In Games of Desire, her new body of work, Neshat continues using multi-channel film installation and photography to elaborate upon the ritual structures that define identity. While still questioning binaries such as man and woman or East and West, this new project situates itself in Laos eschewing the visual vocabulary of the Middle East. A two-channel projection explores the tradition of the lam, a Laotian custom of reciting courtship songs. In this fading tradition, now almost exclusively enacted by the elderly men and women who are its only torch-bearers, a man and a woman will sing-address each other, pitching woo until this exuberant brinksmanship of desire becomes a witty repartée of bawdy and charming improvisations. For this film, Neshat shows the men and women on separate channels facing each other so that the viewer becomes entangled in the joyous back and forth. She also captures the crowds of men and women who witness and encourage the performers.
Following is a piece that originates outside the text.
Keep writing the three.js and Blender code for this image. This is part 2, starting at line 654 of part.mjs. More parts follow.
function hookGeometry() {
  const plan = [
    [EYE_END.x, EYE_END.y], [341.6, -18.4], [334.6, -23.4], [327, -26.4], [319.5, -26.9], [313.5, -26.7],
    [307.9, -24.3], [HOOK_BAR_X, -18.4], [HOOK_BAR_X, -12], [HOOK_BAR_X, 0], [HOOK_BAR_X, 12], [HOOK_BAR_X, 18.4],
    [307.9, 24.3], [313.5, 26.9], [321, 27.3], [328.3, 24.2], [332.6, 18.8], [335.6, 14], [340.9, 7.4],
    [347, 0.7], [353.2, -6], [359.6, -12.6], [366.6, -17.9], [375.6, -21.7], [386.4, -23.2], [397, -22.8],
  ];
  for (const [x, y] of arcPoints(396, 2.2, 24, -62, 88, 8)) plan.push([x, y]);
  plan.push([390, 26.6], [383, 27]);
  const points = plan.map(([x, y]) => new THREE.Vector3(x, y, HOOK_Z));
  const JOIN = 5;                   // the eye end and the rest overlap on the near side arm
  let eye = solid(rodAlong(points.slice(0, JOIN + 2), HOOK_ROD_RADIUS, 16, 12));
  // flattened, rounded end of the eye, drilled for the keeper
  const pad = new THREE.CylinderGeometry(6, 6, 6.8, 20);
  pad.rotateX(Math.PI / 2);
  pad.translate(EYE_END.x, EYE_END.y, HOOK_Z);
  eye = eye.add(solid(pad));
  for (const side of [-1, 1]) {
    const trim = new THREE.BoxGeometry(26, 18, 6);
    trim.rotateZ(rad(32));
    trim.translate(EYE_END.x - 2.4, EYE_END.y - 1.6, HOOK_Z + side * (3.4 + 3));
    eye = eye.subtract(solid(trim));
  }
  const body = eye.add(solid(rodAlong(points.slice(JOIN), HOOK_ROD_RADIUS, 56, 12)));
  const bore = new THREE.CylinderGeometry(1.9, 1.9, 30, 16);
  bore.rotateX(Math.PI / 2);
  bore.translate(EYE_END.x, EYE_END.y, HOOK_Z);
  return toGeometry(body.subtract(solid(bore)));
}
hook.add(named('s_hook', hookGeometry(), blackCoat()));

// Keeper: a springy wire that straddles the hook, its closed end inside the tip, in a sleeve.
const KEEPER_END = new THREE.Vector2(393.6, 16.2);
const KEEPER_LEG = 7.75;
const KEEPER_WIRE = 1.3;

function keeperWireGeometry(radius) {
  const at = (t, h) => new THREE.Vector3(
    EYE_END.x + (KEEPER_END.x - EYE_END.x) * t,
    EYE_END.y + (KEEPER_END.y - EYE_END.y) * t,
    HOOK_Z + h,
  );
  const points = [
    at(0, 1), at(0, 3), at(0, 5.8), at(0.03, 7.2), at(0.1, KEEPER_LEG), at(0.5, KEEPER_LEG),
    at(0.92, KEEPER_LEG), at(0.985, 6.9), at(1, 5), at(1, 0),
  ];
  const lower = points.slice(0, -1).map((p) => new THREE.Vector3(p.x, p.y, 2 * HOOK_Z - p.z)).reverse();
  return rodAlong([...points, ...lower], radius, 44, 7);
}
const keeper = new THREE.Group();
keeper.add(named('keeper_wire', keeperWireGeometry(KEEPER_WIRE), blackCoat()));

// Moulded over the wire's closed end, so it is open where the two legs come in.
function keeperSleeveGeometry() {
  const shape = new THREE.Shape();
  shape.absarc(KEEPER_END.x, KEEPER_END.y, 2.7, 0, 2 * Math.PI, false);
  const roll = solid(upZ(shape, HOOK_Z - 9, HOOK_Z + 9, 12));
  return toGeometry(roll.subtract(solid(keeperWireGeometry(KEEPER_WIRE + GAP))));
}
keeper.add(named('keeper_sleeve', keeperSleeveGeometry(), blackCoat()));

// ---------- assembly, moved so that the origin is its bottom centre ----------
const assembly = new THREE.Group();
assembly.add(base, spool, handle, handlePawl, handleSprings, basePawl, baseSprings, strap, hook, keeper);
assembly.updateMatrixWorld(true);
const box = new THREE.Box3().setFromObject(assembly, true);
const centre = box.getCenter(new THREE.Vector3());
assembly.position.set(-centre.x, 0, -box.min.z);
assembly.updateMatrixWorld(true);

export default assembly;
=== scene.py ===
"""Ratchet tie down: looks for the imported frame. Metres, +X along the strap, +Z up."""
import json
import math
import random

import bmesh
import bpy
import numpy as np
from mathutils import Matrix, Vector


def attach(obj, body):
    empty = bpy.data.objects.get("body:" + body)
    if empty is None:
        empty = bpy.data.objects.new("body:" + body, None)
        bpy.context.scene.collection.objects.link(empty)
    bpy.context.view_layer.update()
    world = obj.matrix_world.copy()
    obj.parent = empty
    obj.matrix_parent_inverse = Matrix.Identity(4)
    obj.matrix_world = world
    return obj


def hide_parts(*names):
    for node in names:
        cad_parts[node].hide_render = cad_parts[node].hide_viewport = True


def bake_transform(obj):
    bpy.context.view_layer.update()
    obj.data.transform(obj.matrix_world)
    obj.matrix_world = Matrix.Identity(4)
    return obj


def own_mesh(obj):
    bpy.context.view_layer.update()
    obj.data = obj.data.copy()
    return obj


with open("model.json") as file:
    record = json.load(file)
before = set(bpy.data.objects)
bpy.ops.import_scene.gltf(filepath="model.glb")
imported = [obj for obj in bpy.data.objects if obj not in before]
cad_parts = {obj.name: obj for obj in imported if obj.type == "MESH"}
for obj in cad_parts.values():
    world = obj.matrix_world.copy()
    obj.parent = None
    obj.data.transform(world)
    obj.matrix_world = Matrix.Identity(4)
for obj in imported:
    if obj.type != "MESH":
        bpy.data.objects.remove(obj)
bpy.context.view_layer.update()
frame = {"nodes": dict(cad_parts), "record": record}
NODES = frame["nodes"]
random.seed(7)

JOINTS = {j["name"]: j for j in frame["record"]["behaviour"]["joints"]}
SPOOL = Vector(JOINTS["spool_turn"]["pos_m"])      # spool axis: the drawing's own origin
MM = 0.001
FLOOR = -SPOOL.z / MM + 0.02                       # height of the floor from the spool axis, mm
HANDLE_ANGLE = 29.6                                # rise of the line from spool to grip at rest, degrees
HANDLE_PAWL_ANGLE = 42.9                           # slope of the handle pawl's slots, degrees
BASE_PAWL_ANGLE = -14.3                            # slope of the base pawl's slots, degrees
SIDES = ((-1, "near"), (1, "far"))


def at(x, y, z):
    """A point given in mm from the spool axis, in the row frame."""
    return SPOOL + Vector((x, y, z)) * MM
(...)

As the artist states, "Men and especially women seem to relish this opportunity to playfully transgress the strict codes that define gender roles and regulate sexual expression in their everyday lives." Along with the film, Neshat will present photographic portraits of the men and women embellished with the Farsi translations of the lam, linking the cultural traditions and political histories of Laos and Iran.
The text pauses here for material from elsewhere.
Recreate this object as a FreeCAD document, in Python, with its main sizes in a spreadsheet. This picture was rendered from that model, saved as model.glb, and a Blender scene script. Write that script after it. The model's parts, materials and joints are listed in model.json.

Shirin Neshat was born in Qazvin, Iran, and moved to the United States in 1974. She has been the subject of solo exhibitions at numerous museums, including Museo de Arte Moderno, Mexico City; Contemporary Arts Museum, Houston; Walker Art Center, Minneapolis; Espoo Museum of Modern Art, Finland; Castello di Rivoli, Turin; Dallas Museum of Art; Wexner Center, Columbus; the Art Institute of Chicago; the Serpentine Gallery, London; Museo de Arte Contemporaneo in Leon, Spain; and the Hamburger Bahnhof, Berlin. Shirin has been included in Documenta XI, the 1999 Venice Biennale, and the 2000 Whitney Biennial. She was awarded the First International Award at 48th Venice Biennale, the Hiroshima Freedom Prize, and the Lillian Gish Prize. In 2008, her solo exhibition “Women Without Men” opened at the ARoS Kunstmuseum, Denmark; traveled to the National Gallery of Contemporary Art in Athens and it will open at the Kulturhuset Stockholm in the fall. She currently lives and works in New York. A fully illustrated artist’s book will accompany this exhibition.